Santiago Espinosa de los Monteros from Casa Lamm Gallery, says that using only a few lines she describes moments in an almost Oriental style, drawing simple and almost rudimentary sketches over her two-dimensional medium in a way that bares the work - unbridling it from anything that might stop it from achieving total expression. Her work is free from the narrative temptation, which often prevents us from grasping a missing story that becomes manifest by its very absence. In her work a pendular movement can be perceived that comes and goes from abstraction to figuration, as if from one extreme to the other. It briefly stops at both ends, but does not stay at either. The work is at the road thus treaded -in a two-way fashion- by two paths that cross each other constantly and go from figure to non-figure. Between them lies emptiness transformed into an expressive possibility -having become a body, as it were- making evident something that has never been there.

Alberto Blanco of the journal Artes de México describes her works as "painted bodies, showing all their anatomical structures, their stroke, spot, and touch of color write her story, It is precisely in the surface of Sandra Pani´s paintings that the entrails of the represented body are surprisingly turned into trees and flowers, thanks to the transforming power of the poetic logic. Sandra Pani´s paintings are blood that is music that is wind dreaming in the branches of the tree that is also our body."

Gonzalo Vélez, also an art critic said that Sandra Pani turned her attention to the drawing, figurative structure of all plastic core. And from there, her deep study, thoughtful search of her essence, her work became a path, tracking the trace of a line in the ambiguous boundaries between drawing and painting, painting sometimes with pencil drawing and with a brush sometimes. And the route was the body.

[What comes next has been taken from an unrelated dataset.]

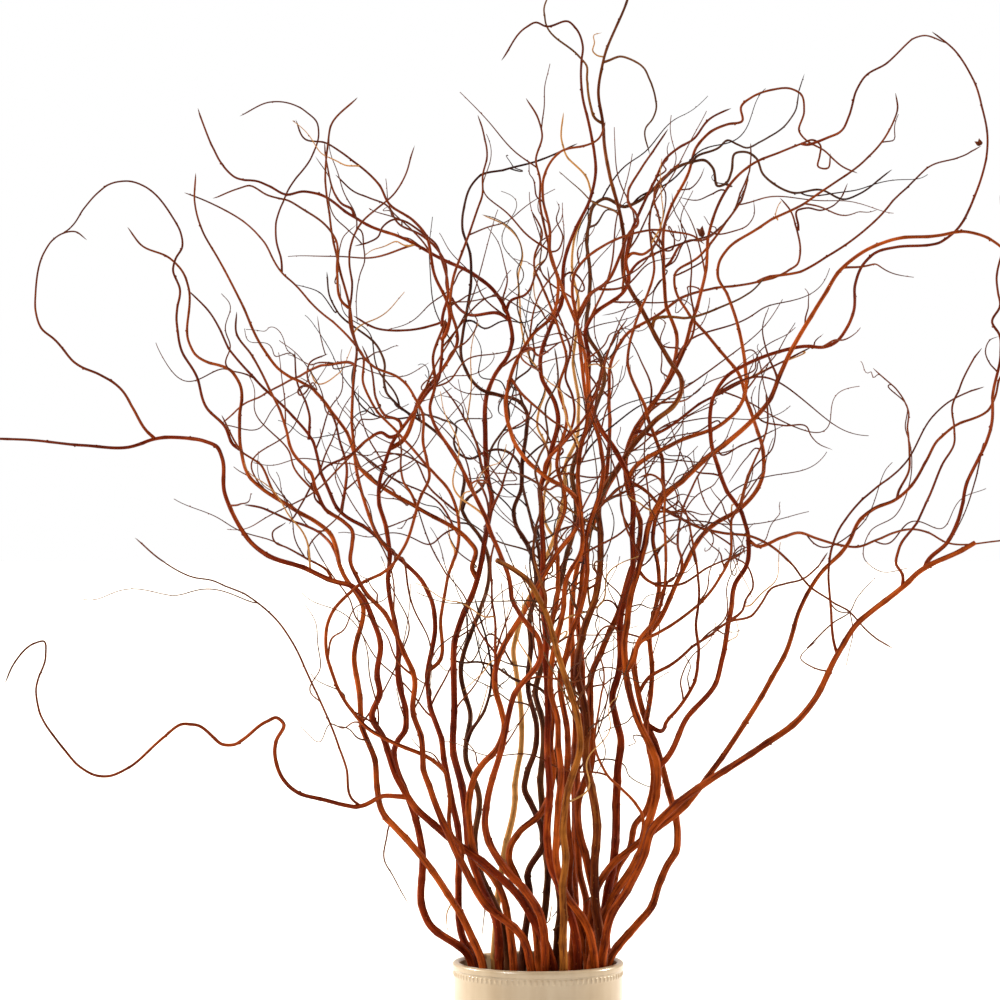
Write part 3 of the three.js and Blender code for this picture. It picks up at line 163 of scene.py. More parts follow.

In the paintings of Sandra Pani, bodies explode and branch themselves because they accept precisely the virulent and cruel action which involves any alteration. The meaning of the metamorphosis can be seen in her work. Sandra Pani explores the liminal membrane of a series of processes that continuously generate abstract coordinated exchanges and outline for new corporeality. It remains to solve the mystery of the vacuum surrounding these vibrant apparitions. Sandra Pani shows how to embrace being and nothingness, recognized and exchanged from the heart of emptiness.